Leadership Lessons Learned in Childhood


Credit: nba.com

I recently pondered my own ideals and their origins. I found great leaders hugely influenced me in childhood. Upon reflection, I wonder if you would feel the same?

My father

He always believes the best in me. He trusts that I will make good decisions. He’s happy if I’m successful. I can’t think of better traits to have in a leader. The day that I feel I disappointed him the most is when I was picked up by the police for a vandalism crime that my friend committed. When he got home from his over one hour long commute, his look of disappointment on his face struck deep to the bone. When he learned I was not responsible, he was relieved. Leaders believe in you!

Ronald Reagan

He was my president growing up. When he addressed the nation, he did it with such sincerity! I felt like I was part of a great nation. Leaders are often great communicators!

Mikhail Gorbachev

He did what was right for his people and decided that friendship and understanding was better than hostility. It wasn’t easy to make an unpopular choice in having dialogue with Reagan. It was even more difficult to decide to bring down the wall. Leaders make the right choice no matter what!

Walter Payton

I watched him break the NFL rushing record. He was everything you wanted in a football player – a great teammate, worked hard, and he represented his city. He was everything you wanted in a running back – could run, catch, block, and even throw. He finally won his Super Bowl, and he was Chicago sports to me. When he retired, he could have had all of the spoils that come with the glory of being a Chicago sports legend (see Mike Ditka). Yet, we rarely heard from him as he quietly went along still doing great works of charity in the community. Leaders do not need glory!

Michael Jordan

Everyone knows about Mike. He was the fiercest competitor team sports has seen. Leaders are fierce!

Scottie Pippen

When number 23 retired (Michael’s first retirement), he stepped up his game. He had career highs the following year in points, blocks, and rebounds. He was third in MVP voting also. He was one phantom foul on Hubert Davis away from likely leading the Bulls back to the NBA Finals.


Credit: nba.com

When the leader goes down, real leaders step up!
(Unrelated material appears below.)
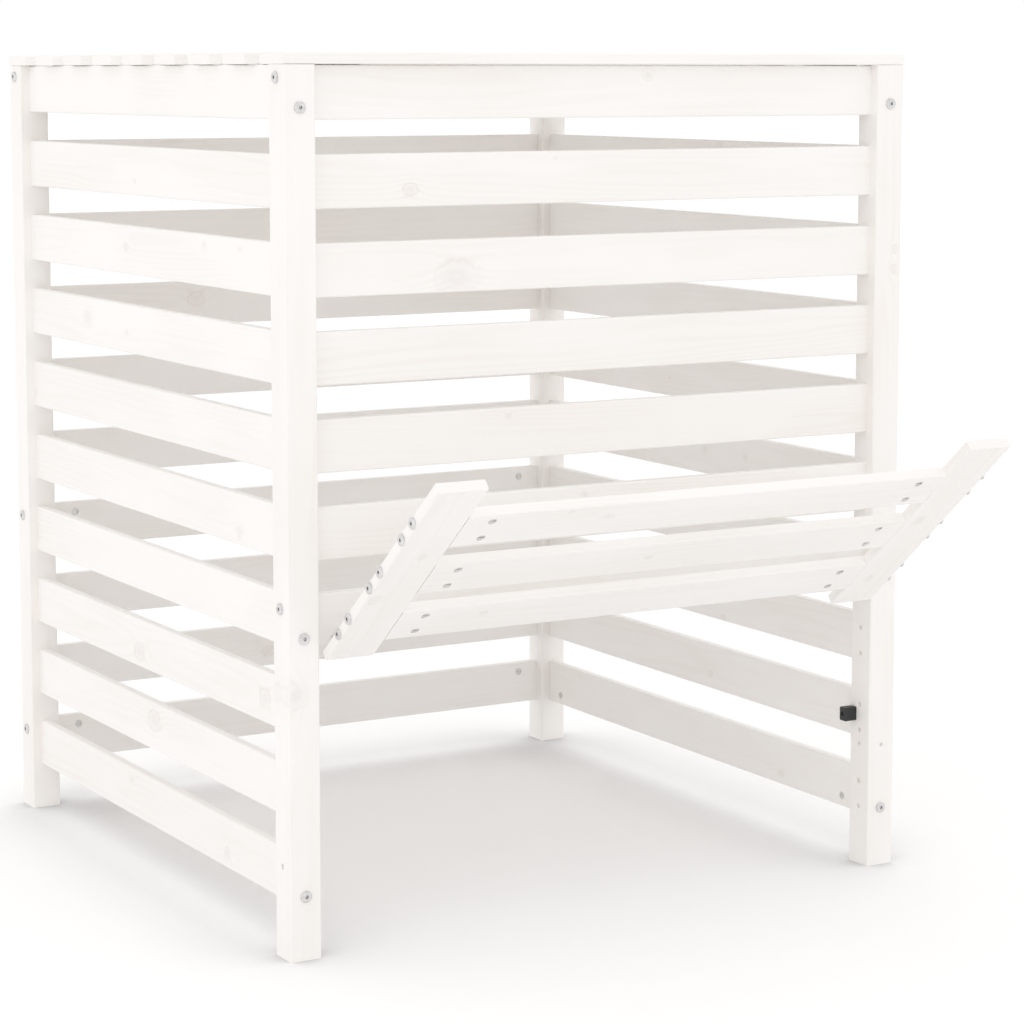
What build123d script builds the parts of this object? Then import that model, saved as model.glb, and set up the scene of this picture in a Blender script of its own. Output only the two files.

It may seem silly to include him on the list, but he had a profound impact on me. He makes the right decisions all of the time. His loyalty is unwavering. He is brave regardless of the odds. He has a positive attitude in the face of danger. While life sometimes doesn’t have a happy ending/outcome, he’s made me believe in happy endings. Leaders believe in happy endings!

What are some of your childhood influences on leadership? I would love to hear about them!


Author: Joe Croarkin

Husband, father of three, brother of four

3 thoughts on “Leadership Lessons Learned in Childhood”

  1. My favorite example of leadership is John Elway. I was living in Denver Colorado all by myself in the early 80s, I was barely 18. I still remember the local news filmed him walking into the locker room for the first time. I remember that like yesterday. Not only did he become one of the best at the game but a brilliant business man as well. He was never arrogant and never took all the credit for the success of the team. A true team leader in my book!


    1. Hey Bret,

      Thanks for sharing! Definitely a great example of leadership. No one ever deserves all of the credit. It’s funny how people we watch can sometimes have a huge impact on our world.



      1. Joe,
        Great post. Another one to add to the list is Leaders are not prefect. Pippen and Elway are good examples of this statement. Remember game 3 of Bulls vs Knicks series in 1994 when Scottie Pippen took himself out of the game because he didn’t like the play calling for Kukoc to shoot the final shot. Or that John Elway almost passed on play football in favor to playing baseball because the Colts were going to draft and he ended up forcing a trade to the Broncos.